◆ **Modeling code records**
################

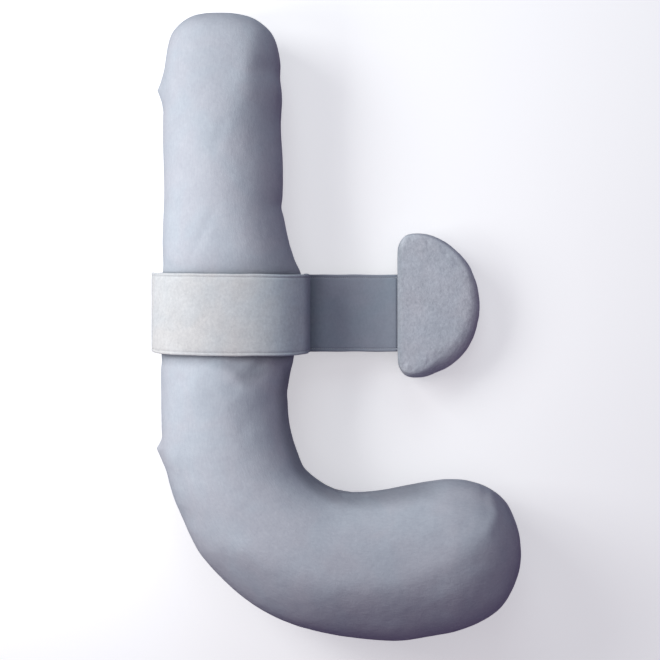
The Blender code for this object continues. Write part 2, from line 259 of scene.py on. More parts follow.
SAG_DEEPEST = 0.024
SAG_RUN = 0.048
SAG_GROWS_X = (-0.07, 0.06)
SAG_FADES_X = (0.080, 0.115)


def distance_to_line(x, y, line):
    """How far places in plan are from a line of several points."""
    nearest = np.full(np.shape(x), np.inf)
    for (start_x, start_y), (end_x, end_y) in zip(line[:-1], line[1:]):
        run_x, run_y = end_x - start_x, end_y - start_y
        share = (x - start_x) * run_x + (y - start_y) * run_y
        share = np.clip(share / (run_x**2 + run_y**2), 0, 1)
        away = np.hypot(x - start_x - share * run_x, y - start_y - share * run_y)
        nearest = np.minimum(nearest, away)
    return nearest


def fold_depth(x, y):
    """How deep the folds are at places in plan."""
    total = np.zeros_like(x)
    for fold in FOLDS:
        away = distance_to_line(x, y, fold.line) / fold.half_width
        total += fold.depth * np.exp(-(away**2))
    return total


def squeeze_depth(x, y):
    """The dip on both sides of the belt, and the sag below it on the inner side, where
    the belt pulls hardest: steep beside the belt and gentle further down the leg."""
    off = off_belt_on_top(y)
    dip = SQUEEZE_DEPTH * np.exp(-np.maximum(0, off) / SQUEEZE_RUN)
    pulled = smooth_step(*SAG_GROWS_X, x) * (y < BELT_CENTRE_Y)
    pulled *= 1 - smooth_step(*SAG_FADES_X, x)
    further = np.maximum(0, off - SAG_DEEPEST) / SAG_RUN
    sag = smooth_step(SAG_STARTS, SAG_DEEPEST, off) * np.exp(-(further**2))
    return dip + SAG_DEPTH * pulled * sag


def pucker_reach(y, height_off_seam):
    """How far the puckers push the outer side out."""
    total = np.zeros(np.broadcast(y, height_off_seam).shape)
    for pucker in PUCKERS:
        run = np.where(y > pucker.y, pucker.above, pucker.below)
        along = np.maximum(0, 1 - np.abs(y - pucker.y) / run) ** PUCKER_SHARPNESS
        total += pucker.reach * along * np.exp(-((height_off_seam / pucker.height) ** 2))
    return total


# %% [markdown]
# ## Unevenness
#
# Fibre filling is lumpy and brushed jersey is never quite smooth. Both are noise, but at
# very different scales: lumps as wide as a hand, and crumples as wide as a finger. The
# noise is read from each point's place, so it is the same on every run.

# %% Noise read at many points
def noise_at(points, scale, stretch=(1, 1, 1)):
    """Smooth noise from about -1 to 1 at each point, with lumps about scale across."""
    places = points.reshape(-1, 3) / (scale * np.array(stretch))
    values = np.array([noise.noise(Vector(place)) for place in places])
    return values.reshape(points.shape[:-1])


# %% The smooth stuffed shape as a grid of points
PILLOW_STEP = 0.0053
RING_POINTS = 184
BELT_LIFT_FADES_X = (0.20, 0.24)
BELT_LIFT_FADES_OFF_BELT = (0.004, 0.045)


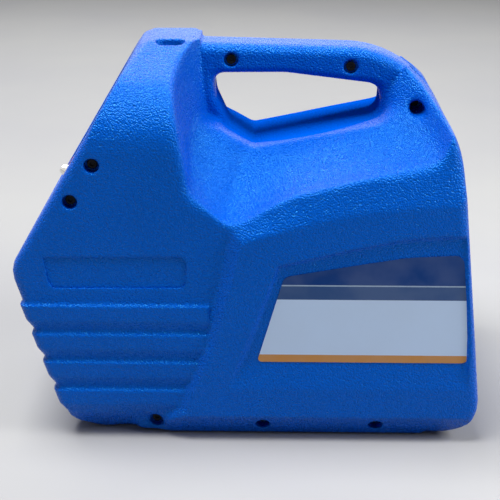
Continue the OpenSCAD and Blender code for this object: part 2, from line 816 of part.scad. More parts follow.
// Valve stem from the manifold up into its knob
block_top = plate_low - 8;
block_h = 26;
stem_in = 14;
module stem() {
    low = block_top - stem_in;
    color(steel) translate([0, 0, low]) cylinder(d = stem_d, h = plate_top + 11 - low);
}

module inlet_stem() on_front(knob_x, -pair_y) stem();
module outlet_stem() on_front(knob_x, pair_y) stem();
module selector_stem() on_front(selector_x, 0) stem();

spigot_d = 12;
spigot_l = 8;
flare_h = 4;
module flare_port(l) {
    collar = plate_top + 3;
    end = plate_top + l;
    color(zinc) difference() {
        union() {
            translate([0, 0, block_top]) cylinder(d = port_hex / cos(30), h = collar - block_top, $fn = 6);
            rotate_extrude() polygon([[0, collar - eps], [port_d / 2, collar - eps],
                [port_d / 2, end - flare_h], [port_d / 2 - 0.8, end - flare_h + 1], [3.4, end], [0, end]]);
            translate([0, 0, block_top - spigot_l]) cylinder(d = spigot_d, h = spigot_l + eps);
        }
        through(4.8);
    }
}

module flare_ports() {
    on_front(port_x, -pair_y) flare_port(inlet_l);
    on_front(port_x, pair_y) flare_port(outlet_l);
}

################

◆ **What to produce**
Write out all the lines again, exactly as they are.

◆ **Task response**
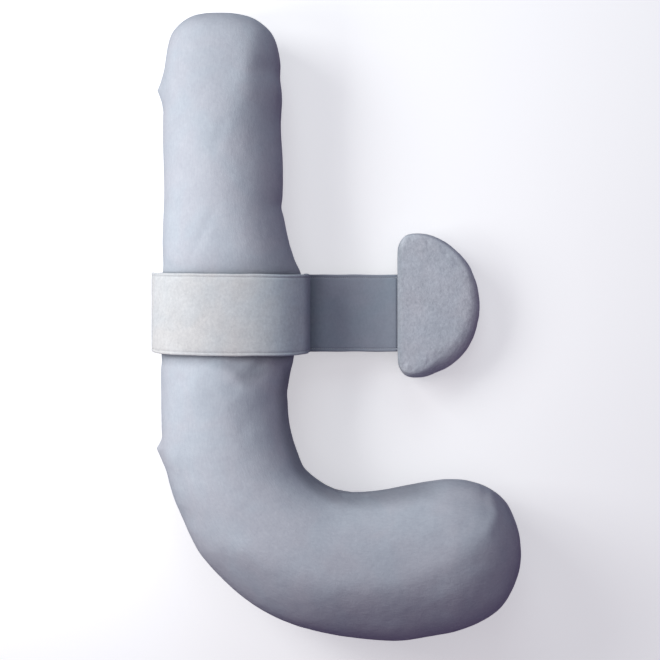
The Blender code for this object continues. Write part 2, from line 259 of scene.py on. More parts follow.
SAG_DEEPEST = 0.024
SAG_RUN = 0.048
SAG_GROWS_X = (-0.07, 0.06)
SAG_FADES_X = (0.080, 0.115)


def distance_to_line(x, y, line):
    """How far places in plan are from a line of several points."""
    nearest = np.full(np.shape(x), np.inf)
    for (start_x, start_y), (end_x, end_y) in zip(line[:-1], line[1:]):
        run_x, run_y = end_x - start_x, end_y - start_y
        share = (x - start_x) * run_x + (y - start_y) * run_y
        share = np.clip(share / (run_x**2 + run_y**2), 0, 1)
        away = np.hypot(x - start_x - share * run_x, y - start_y - share * run_y)
        nearest = np.minimum(nearest, away)
    return nearest


def fold_depth(x, y):
    """How deep the folds are at places in plan."""
    total = np.zeros_like(x)
    for fold in FOLDS:
        away = distance_to_line(x, y, fold.line) / fold.half_width
        total += fold.depth * np.exp(-(away**2))
    return total


def squeeze_depth(x, y):
    """The dip on both sides of the belt, and the sag below it on the inner side, where
    the belt pulls hardest: steep beside the belt and gentle further down the leg."""
    off = off_belt_on_top(y)
    dip = SQUEEZE_DEPTH * np.exp(-np.maximum(0, off) / SQUEEZE_RUN)
    pulled = smooth_step(*SAG_GROWS_X, x) * (y < BELT_CENTRE_Y)
    pulled *= 1 - smooth_step(*SAG_FADES_X, x)
    further = np.maximum(0, off - SAG_DEEPEST) / SAG_RUN
    sag = smooth_step(SAG_STARTS, SAG_DEEPEST, off) * np.exp(-(further**2))
    return dip + SAG_DEPTH * pulled * sag


def pucker_reach(y, height_off_seam):
    """How far the puckers push the outer side out."""
    total = np.zeros(np.broadcast(y, height_off_seam).shape)
    for pucker in PUCKERS:
        run = np.where(y > pucker.y, pucker.above, pucker.below)
        along = np.maximum(0, 1 - np.abs(y - pucker.y) / run) ** PUCKER_SHARPNESS
        total += pucker.reach * along * np.exp(-((height_off_seam / pucker.height) ** 2))
    return total


# %% [markdown]
# ## Unevenness
#
# Fibre filling is lumpy and brushed jersey is never quite smooth. Both are noise, but at
# very different scales: lumps as wide as a hand, and crumples as wide as a finger. The
# noise is read from each point's place, so it is the same on every run.

# %% Noise read at many points
def noise_at(points, scale, stretch=(1, 1, 1)):
    """Smooth noise from about -1 to 1 at each point, with lumps about scale across."""
    places = points.reshape(-1, 3) / (scale * np.array(stretch))
    values = np.array([noise.noise(Vector(place)) for place in places])
    return values.reshape(points.shape[:-1])


# %% The smooth stuffed shape as a grid of points
PILLOW_STEP = 0.0053
RING_POINTS = 184
BELT_LIFT_FADES_X = (0.20, 0.24)
BELT_LIFT_FADES_OFF_BELT = (0.004, 0.045)


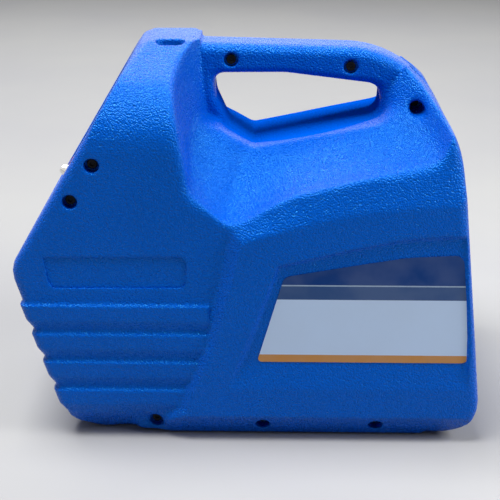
Continue the OpenSCAD and Blender code for this object: part 2, from line 816 of part.scad. More parts follow.
// Valve stem from the manifold up into its knob
block_top = plate_low - 8;
block_h = 26;
stem_in = 14;
module stem() {
    low = block_top - stem_in;
    color(steel) translate([0, 0, low]) cylinder(d = stem_d, h = plate_top + 11 - low);
}

module inlet_stem() on_front(knob_x, -pair_y) stem();
module outlet_stem() on_front(knob_x, pair_y) stem();
module selector_stem() on_front(selector_x, 0) stem();

spigot_d = 12;
spigot_l = 8;
flare_h = 4;
module flare_port(l) {
    collar = plate_top + 3;
    end = plate_top + l;
    color(zinc) difference() {
        union() {
            translate([0, 0, block_top]) cylinder(d = port_hex / cos(30), h = collar - block_top, $fn = 6);
            rotate_extrude() polygon([[0, collar - eps], [port_d / 2, collar - eps],
                [port_d / 2, end - flare_h], [port_d / 2 - 0.8, end - flare_h + 1], [3.4, end], [0, end]]);
            translate([0, 0, block_top - spigot_l]) cylinder(d = spigot_d, h = spigot_l + eps);
        }
        through(4.8);
    }
}

module flare_ports() {
    on_front(port_x, -pair_y) flare_port(inlet_l);
    on_front(port_x, pair_y) flare_port(outlet_l);
}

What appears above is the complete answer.